Fans of "Sex and the City" will remember that Parker and McConaughey have teamed together before, during the series' third season when the girls all went out to L.A. for a little fun and sun. "He played himself in one episode, which was really bold, except maybe he wasn't really playing himself," says Parker. "He was more like a lunatic movie star. And he was really funny."
Parker explains that she was drawn to the lighthearted comedy of "Failure to Launch" because it offered a contrast to the difficult characters and complex themes of the two films that bookend it. In "The Family Stone," Parker played a prickly, brittle business executive spending the holidays with her boyfriend's progressive, middle class family. The role was a wholesale departure from both Paula and the lovable Carrie Bradshaw. In the upcoming, provocative film "Spinning Into Butter," which Parker is producing as well, the actress plays a dean at a progressive New England college dealing with an escalating series of threats against a black student. In the ensuing fallout, her character is forced to examine her own racial prejudices.

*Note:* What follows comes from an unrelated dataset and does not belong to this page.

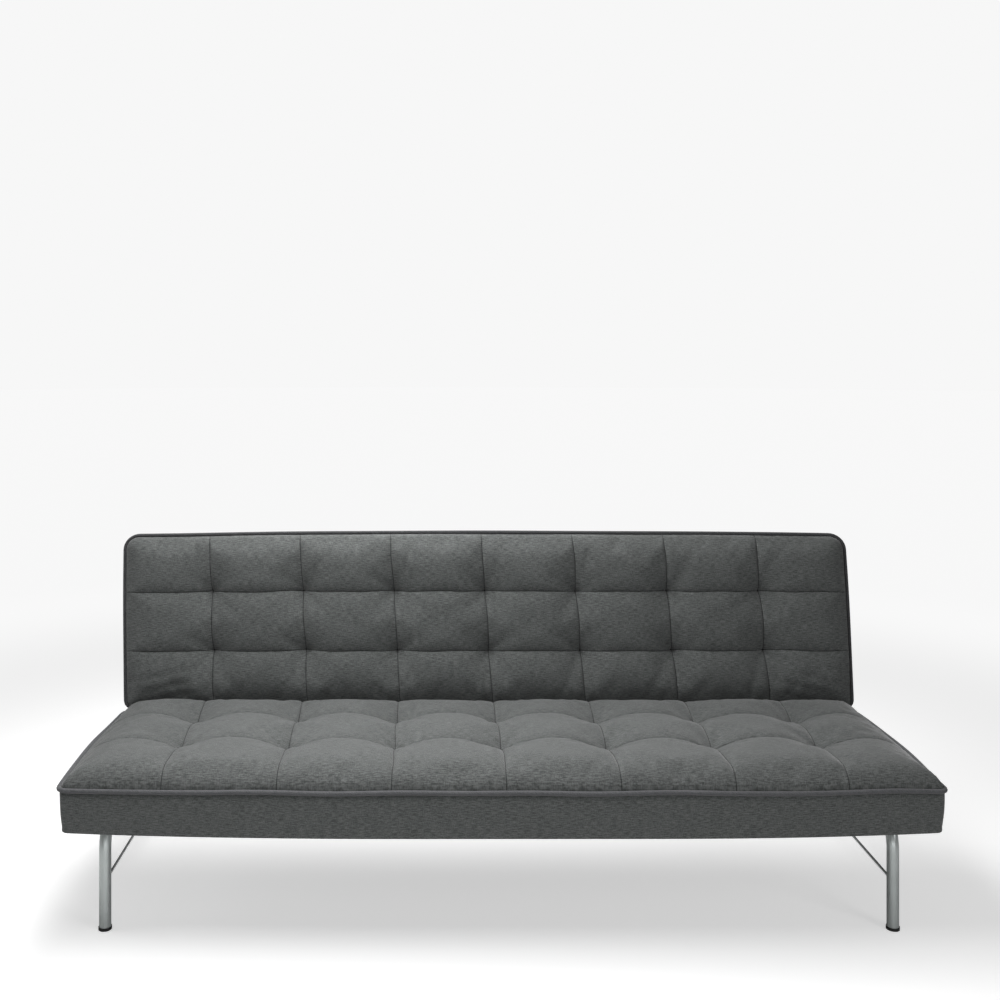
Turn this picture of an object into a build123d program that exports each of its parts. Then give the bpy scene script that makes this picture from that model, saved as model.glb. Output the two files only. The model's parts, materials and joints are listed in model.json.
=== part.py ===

"Both of those movies are very different than 'Failure to Launch' and also very different from each other. ['Launch'] is a really nice romantic comedy-like a romp. It has no pretensions of anything else, which is great. It just kind of seemed like the perfect movie to go in between [the other two films]."
When Parker first embarked on the post-Sex and the City phase of her career, she says that she didn't necessarily have a plan for the type of movies she wanted to focus on. But she knew that she wanted to go after parts that would expand her acting horizons. "I was thankfully encouraged by counsel to not make any quick decisions, but to be really smart and careful and wise and prudent about the kind of choices I made… I think it's incumbent upon us as actors to really challenge ourselves and do new and different things. While the show was the safest and happiest place I've ever been, and certainly a lucrative and artistically satisfying place to be, one can't and shouldn't do it forever."
Of course, Parker was already a well-known actress long before she became Carrie Bradshaw. She launched her career by playing teenagers challenging authority in such '80s classics as "Footloose" and "Girls Just Want to Have Fun," then graduated to more adult roles in films like "L.A. Story" and "Honeymoon in Vegas." Yet her fame shot to stratospheric levels with the remarkable success of "Sex and the City."
"It changed the entire landscape of my career and certainly our lives," she says of the shows success and how it impacted her, her husband Matthew Broderick and their young son. "There are just a lot more opportunities. I can think of things differently and be more confident about waiting and saying, 'no,' to projects."
Although she is now intimately more familiar with the drawbacks of celebrity-like paparazzi planted outside her Greenwich Village townhouse, the actress says that she wouldn't trade the experience of "Sex and the City" for anything. "As it grew and grew, it always took us by surprise – the kind of relationship that the audience had to it and the way it became part of pop culture and the zeitgeist," says Parker. "And to be mentioned in [New York Times columnist] Maureen Dowd's column more than once! It was really weird, but also thrilling…Being in people's homes for that long certainly changes your relationship with the public. But, I mean, who wants to be on a show that nobody cares about?"
So while "Sex and the City" helped open the door for Parker to look at new and different kinds of roles, she's hoping that "Failure to Launch" will be the launching pad to an even greater phase of her acting career. Of course, it can't hurt to have an enthusiastic gay fan base for support, not to mention the Sexiest Man Alive as your onscreen love interest. "I hope the gay community likes it. They'll certainly like seeing Matthew McConaughey!"